I'm having difficulty finding suitable libre typefaces. Some sites, like Google Fonts, provide a small amount of faceted searching (or search filtering, if you prefer), but I haven't found any sites where these facets are adequately comprehensive/fine-grained.

When trying to identify suitable typefaces in these databases, the user is therefore still faced with laboriously wading through huge lists of typefaces and cataloguing them themselves - largely by eye - which is obviously inefficient. It's hard to believe that the design community as a whole finds this acceptable, so I'm really hoping that other, better databases exist and I just haven't found them yet!

So, are there any typeface databases that allow faceted searching by all or most of the following characteristics?

  • Vox-ATypI classification
  • Whether I, l and 1 are identifiable without reference to each other
  • Whether rn and m are easily distinguishable from each other
  • Whether a and o are easily distinguishable from each other
  • Whether g is double or single-storey
  • Whether lining numerals are included
  • Whether typeface is monospaced
  • Whether available under an FSF-approved font license

1 Answer 1


Would you want to search for fonts where the rn & m are not easily distinguishable?

These metrics/facets are not defined in a font file or available in meta data. And can be Subjective. Making it difficult to create clear search facets.

Text or bitmap search can auto categorise and make safe assumptions about their content. There is a lot of value and use cases for computer vision and full text search. A font search would be a manual process of assigning these properties.

It is a good idea for anyone that wants to spend the time. But with the thousands of fonts out there each time you wanted to add a new metric, you'd have to manually spend hours defining this. Or with adequate funding create machine learning software for vector that can recognise monospace/serif/sans-serif/script or g is double or single-storey

An alternative idea is to rasterise the font and then take advantage of Computer Vision technology. Similar to Font Squirrel image font search. But this wont have the facets you desire. This could be a good foundation for software that can identify such things.

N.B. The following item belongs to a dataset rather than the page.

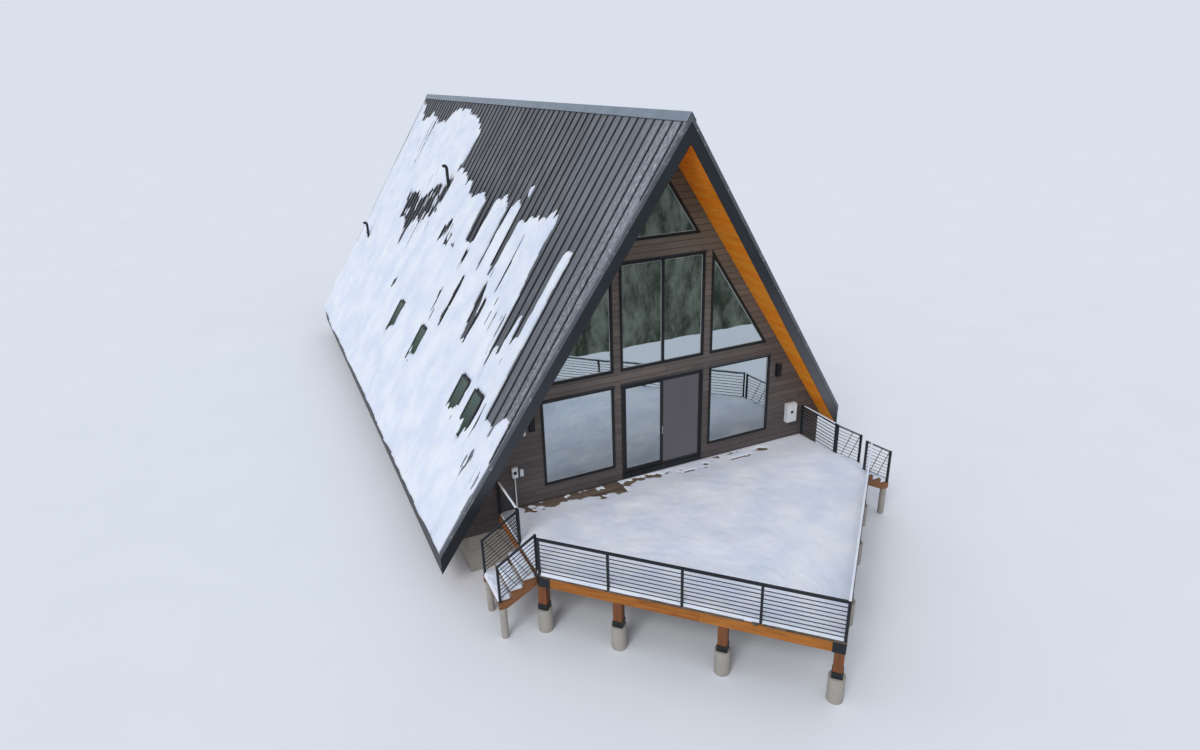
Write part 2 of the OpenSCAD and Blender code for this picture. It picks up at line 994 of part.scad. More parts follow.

  • Thanks for your answer! "Would you want to search for fonts where the rn & m are not easily distinguishable?" Yes - it is mentioned in the question :) As for subjectivity: I only slightly agree. The distance between the 'r' and the 'n' in 'rm' is deterministic for any given font, is it not? Likewise the similarity between the height of the right-most tip of the "r", and the right-most tip of the left arch of the "m". These metrics, and perhaps others, could be combined into a quantifiable estimate of the similarity between 'rm' and 'm' in any given font.